Appeal to Flattery — When Logic Wears a Disguise
The appeal to flattery uses compliments, ego-stroking, or false praise to make someone more receptive to an argument or request. By making the target feel special, intelligent, or superior, the flatterer creates a sense of reciprocity and lowers critical defenses. The logical content of the argument becomes secondary to the pleasant feeling of being praised.
Also known as: Apple Polishing, Buttering Up, Charm Offensive
How It Works
Flattery activates the brain's reward centers and creates a reciprocity obligation. People who feel good about themselves are less likely to critically scrutinize what made them feel that way.
A Classic Example
"A sophisticated investor like you can surely see the potential in this once-in-a-lifetime opportunity. Most people wouldn't understand it, but you're clearly different."
More Examples
A car salesman tells a browsing customer: 'I can tell you really know your vehicles — you went straight to our best model. Someone with your eye for quality deserves nothing less than the full premium package.' The compliment is used to nudge the customer toward a more expensive purchase.

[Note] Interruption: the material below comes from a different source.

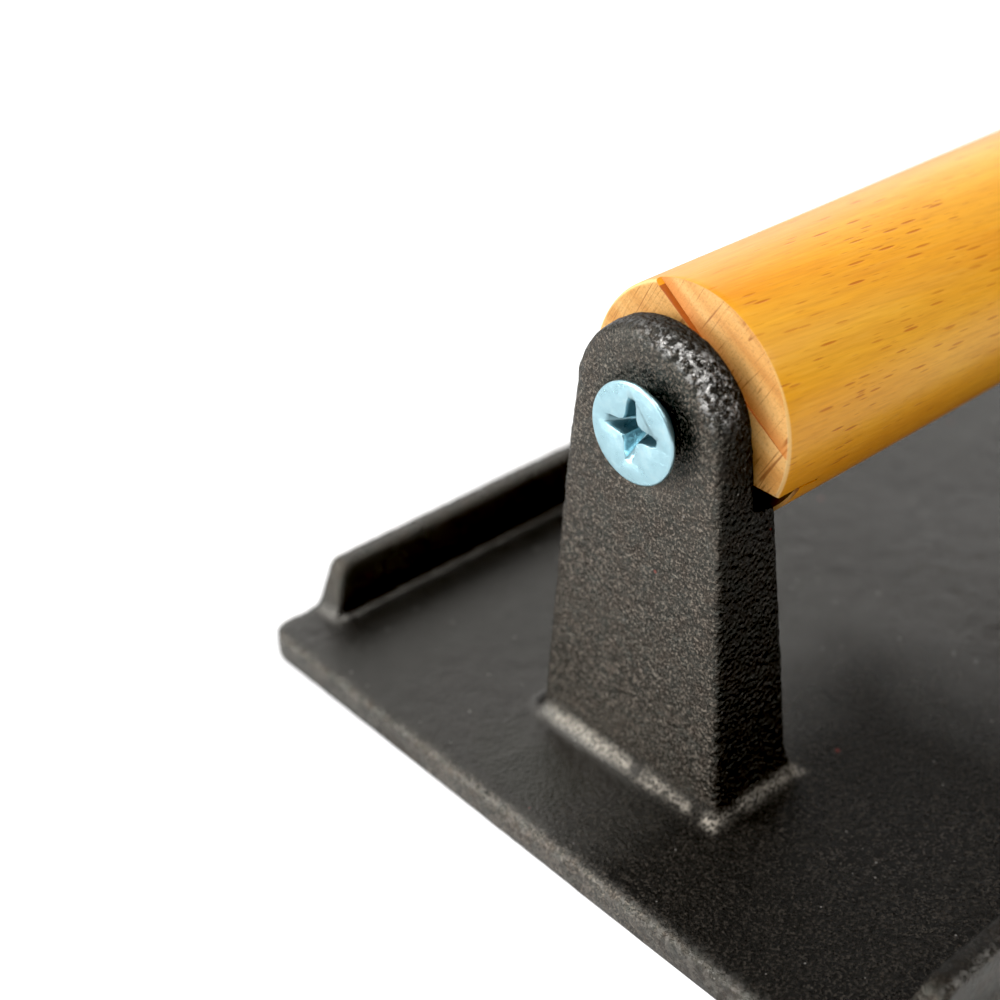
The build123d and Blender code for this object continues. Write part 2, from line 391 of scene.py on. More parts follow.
def thin_casting(obj, points, place, rim):
    """Fewer triangles where nothing shows; a higher weight thins more."""
    obj.data.calc_loop_triangles()
    triangles = len(obj.data.loop_triangles)
    if triangles <= CASTING_TRIANGLES:
        return
    group = obj.vertex_groups.new(name="thin")
    underside = (np.abs(points[:, 2]) < 0.5) & (rim > 2.5)
    detailed = place.post | (np.abs(points[:, 1]) > 45)
    weight = np.where(underside, 1.0, np.where(detailed, 0.15, 0.35))
    weight = np.where(place.post & (points[:, 0] < 0), 0.05, weight)
    for value in np.unique(weight):
        group.add([int(i) for i in np.nonzero(weight == value)[0]], float(value), "REPLACE")
    modify(obj, "DECIMATE", ratio=CASTING_TRIANGLES / triangles, vertex_group="thin",
           vertex_group_factor=1.0, use_collapse_triangulate=True)
    obj.vertex_groups.clear()


def build_casting():
    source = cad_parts["base_casting"]
    obj = link(bpy.data.objects.new("casting_skin", source.data.copy()))
    modify(obj, "REMESH", mode="VOXEL", voxel_size=0.00045, adaptivity=0.0)
    mesh = obj.data
    points = round_post_edges(read_vertices(mesh, "co") * 1000.0)
    place = locate(points)
    flare_feet(points, place)

    # soften the voxel steps, except on the underside
    weight = np.full(len(points), 0.30)
    weight[points[:, 2] < 0.35] = 0.0
    points = relax(mesh, points, weight, rounds=2)
    write_points(mesh, points)
    normals = read_vertices(mesh, "normal")

    # the skin's height along the normals, feature by feature
    shift = cast_skin(points, normals, place)
    crown = crown_mask(points, place)
    shift -= crown * np.clip(value_noise(points, wave=1.15, seed=41) + 0.05, 0, 1) * 0.42
    shift += crown * (pebble_noise(points, size=1.1, seed=43) - 0.5) * 0.16
    foot = foot_mask(points, place)
    bead = pebble_noise(points, size=1.25, seed=12)
    shift += foot * (bead * 0.30 - 0.10 + value_noise(points, wave=2.4, seed=11) * 0.12)
    # small nicks along the plate's rim
    rim = np.minimum(place.setback, HALF_W - np.abs(points[:, 1]))
    rim_edge = bell(rim, 1.1) * ease(0.4, 1.4, points[:, 2])
    shift -= rim_edge * np.clip(value_noise(points, wave=4.5, seed=13) - 0.15, 0, 1) * 0.45
    shift = hold_envelope(shift, points, place, rim)
    shift -= 0.10 * (rim_edge > 0.05) * rim_edge

    # masks that the iron material reads
    rail_top = bell(np.abs(points[:, 1]) - 52.45, 0.42) * ease(6.2, 7.0, place.height)
    turned = np.hypot(normals[:, 1], np.maximum(normals[:, 2], 0.0))
    upper = ease(0.6, 4.0, place.height)
    masks = {
        "foot": foot * ease(0.05, 0.40, bead + 0.25 * value_noise(points, wave=2.8, seed=14)),
        "crown": crown,
        "dull": place.post * ease(0.35, 0.85, turned) * ease(1.5, 4.0, place.height),
        "worn": np.clip(np.maximum(rim_edge * 0.8, rail_top * 1.5), 0, 1),
        "coarse": np.clip(upper + 0.6 * foot + ease(1.6, 0.4, rim), 0, 1),
    }
    for key, value in masks.items():
        attribute = mesh.attributes.new(key, "FLOAT", "POINT")
        attribute.data.foreach_set("value", value.astype(np.float32))

    points = points + normals * shift[:, None]
    points[:, 2] = np.maximum(points[:, 2], 0.0)
    points[:, 0] = np.clip(points[:, 0], -END_X, END_X)
    points[:, 1] = np.clip(points[:, 1], -HALF_W, HALF_W)
    write_points(mesh, points)
    thin_casting(obj, points, place, rim)
    shade_smooth(obj)
    return obj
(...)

A social media post promoting a dubious health supplement reads: 'If you're reading this, you're already ahead of the crowd — you actually research what you put in your body, unlike most people. That's exactly why this product was made for someone like you.'
Where You See This in the Wild
Essential in sales techniques, con artistry, manipulation in personal relationships, and lobbying where targets are made to feel uniquely wise or important.
How to Spot and Counter It
Be suspicious when compliments precede requests. Separate the flattery from the argument and evaluate the proposal on its merits alone, as if a stranger had made it without the praise.
The Takeaway
The Appeal to Flattery is one of those reasoning errors that sounds perfectly logical at first glance. That's what makes it dangerous — it wears the costume of valid reasoning while smuggling in a broken conclusion. The best defense? Slow down and ask: does this conclusion actually follow from these premises, or am I just connecting dots that happen to be near each other?